Los temas del día
La decisión de Trump de trasladar a Jerusalén la embajada de EE.UU. en Israel, y el acuerdo entre los 28 países de la UE para establecer una lista negra de paraísos fiscales.
Aprincipios de junio del 2009, pocos meses después de iniciar su primer mandato, el presidente estadounidense Barack Obama pronunció en la Universidad de El Cairo su discurso Un nuevo principio. En él propuso una revisión de las relaciones de su país con el mundo árabe, basada en “el mutuo interés y el mutuo respeto”. Luego las primaveras árabes evolucionaron, en su mayoría, de modo distinto al deseado por Washington. Y Oriente Medio siguió siendo el avispero que ha sido desde que en 1948 se declaró la independencia de Israel y, acto seguido, se desencadenó la guerra árabe-israelí, primera en una sucesión de enfrentamientos. El conflicto no sólo se ha mantenido allí durante los últimos siete decenios, sino que ha convertido la zona en el foco de tensión más duradero y preocupante del mundo. De ahí que aquel discurso de Obama fuera recibido globalmente con alivio y satisfacción en casi todo el planeta.

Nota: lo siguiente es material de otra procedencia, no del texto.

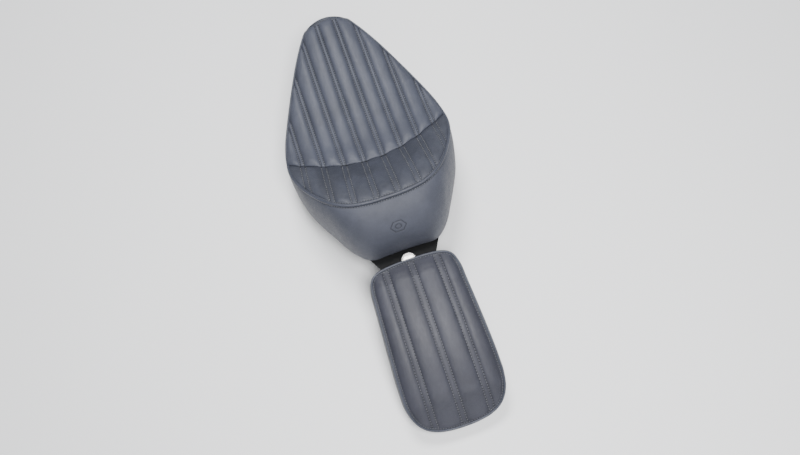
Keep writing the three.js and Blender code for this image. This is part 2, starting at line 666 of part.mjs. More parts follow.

Donald Trump, sucesor de Obama en la Casa Blanca, tiene una idea muy distinta sobre lo que EE.UU. debe hacer en Oriente Medio. Ya expresó en campaña, sin ocultar nunca sus estrechos lazos con Israel, el deseo de reconocer Jerusalén como la capital de Israel y, también, de trasladar allí la embajada de su país, actualmente en Tel Aviv. Esta promesa electoral, que complacía a los halcones israelíes y a no pocos de sus donantes, traía aparejada la de un nuevo incendio en el conflicto que nos ocupa. Porque si Oriente Medio es el gran núcleo de las tensiones mundiales, Jerusalén es el núcleo central de las tensiones de Oriente Medio: alberga los lugares sagrados del judaísmo y la tercera mezquita del islam, mientras el cristianismo le otorga un enorme simbolismo. Y también porque no contribuye a resolver el conflicto árabe-israelí mediante la fórmula de los dos estados y la convivencia en Jerusalén de sus respectivas capitales, una empresa difícil, pero no por ello menos pertinente. Durante los últimos decenios el consenso sobre este punto no sólo se ha expresado en el mundo árabe y en amplios sectores de la población israelí, sino también en las organizaciones internacionales y en las principales cancillerías.
Indiferente a este consenso, y tras dar pábulo irresponsablemente a una posible conflagración nuclear con Corea del Norte, Trump ha creído ahora oportuno apuntar y disparar contra la muy frágil diana de Jerusalén. En su esperado –y temido– discurso de ayer, el presidente manifestó sin ambages su decisión de reconocer la mencionada ciudad como capital israelí e iniciar los trámites para trasladar allí su embajada.
El potencial desestabilizador de la política internacional de Trump en general, y en Oriente Próximo en particular, es enorme. Ayer dijo que aspiraba a seguir buscando la paz. Pero su decisión relativa a Jerusalén, tan alejada del mutuo interés y del mutuo respeto que recetaba Obama, no va a ayudar. Las principales organizaciones panárabes ya han advertido al respeto. Fuentes palestinas han afirmado que la consideraban una declaración de guerra a 1.500 millones de musulmanes, y que una acción de este tipo inhabilitaba a EE.UU. para cualquier labor como mediador en la zona. La Unión Europea, China o el Papa desaconsejaron a Trump su iniciativa. Todos ellos sospechan que puede acabar con un statu quo difícilmente alcanzado, minar futuros planes de paz y agravar la inestabilidad. Pero nada arredra a Trump, capaz de primar sus políticas unilaterales sobre la más elemental prudencia.